Pasando a hábitos un tanto excéntricos o, si se prefiere, inusuales, Hemingway escribía parado, hábito que de acuerdo a Plimpton tuvo desde el principio. Lo hacía de pie, en mocasines, sobre la piel de un antílope africano y con la máquina y un pupitre frente a él. De ese modo también trabajaba Vladimir Nabokov, como ha contado él mismo: “Nunca aprendí a escribir a máquina. Generalmente empiezo el día junto a un precioso y anticuado atril que tengo en mi estudio. Más tarde, cuando el peso empieza a roerme las pantorrillas, me instalo en un sillón cómodo junto a un escritorio corriente; y, por último, cuando el cansancio empieza a treparme por la espina dorsal, me acuesto en un sofá en un rincón de mi pequeño estudio. Es una agradable rutina”. Del club de los escritores “parados” también formó parte el mexicano Alfonso Reyes, quien en uno de sus libros cuenta una anécdota que le ocurrió en 1923. Quejoso de que sus familiares aseguraban erróneamente que él se pasaba la vida sentado, protestó: “¡Error! Yo escribo de pie, paseando constantemente, y considero esta costumbre como la mejor herencia paterna”.

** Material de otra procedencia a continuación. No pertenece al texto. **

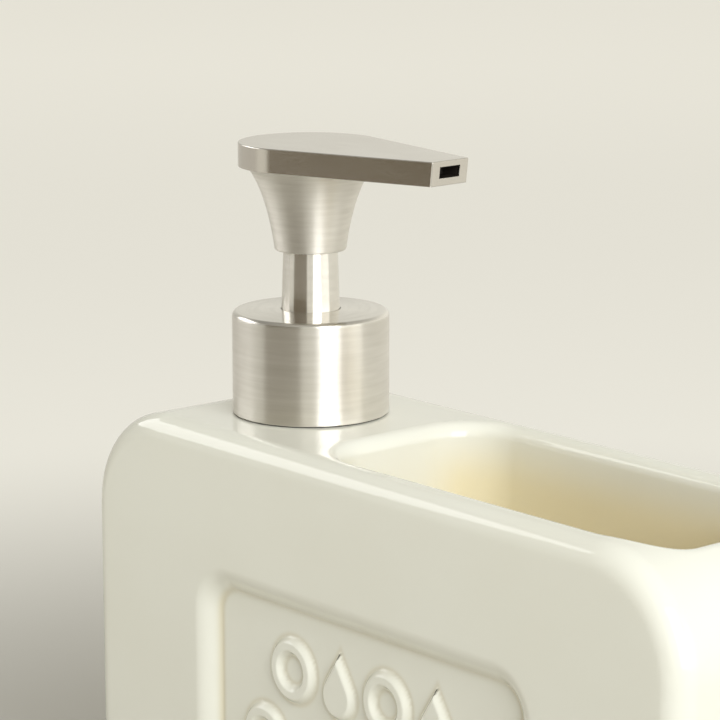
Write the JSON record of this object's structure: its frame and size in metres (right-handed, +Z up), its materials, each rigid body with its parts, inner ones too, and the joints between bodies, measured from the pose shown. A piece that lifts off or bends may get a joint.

Y como no pretendo agotar un tema que es inagotable y da para llenar muchas páginas, concluyo con algunas otras rarezas. El ya citado Abelardo Castillo siente aversión por la letra a, a pesar de que es la primera de su nombre. Evita comenzar un texto con esa letra, y también evita hacerlo después de un punto. Admite que es capaz de dar vueltas para encontrar una solución verbal a un párrafo que empieza con a. La chilena Isabel Allende siempre da inicio a la escritura de sus novelas el 8 de enero. Al escribir, el novelista belga Georges Simenon usaba siempre la misma camisa. Y a Mario Vargas Llosa le gusta hacerlo rodeado de hipopótamos.

La redacción de este artículo me ha sugerido la idea de retomar el tema para indagar en los hábitos de algunos de los creadores literarios cubanos de hoy. Todo depende de que me permitan fisgonear en la cocina donde elaboran sus obras. Prometo compartir con ustedes el resultado de mis pesquisas.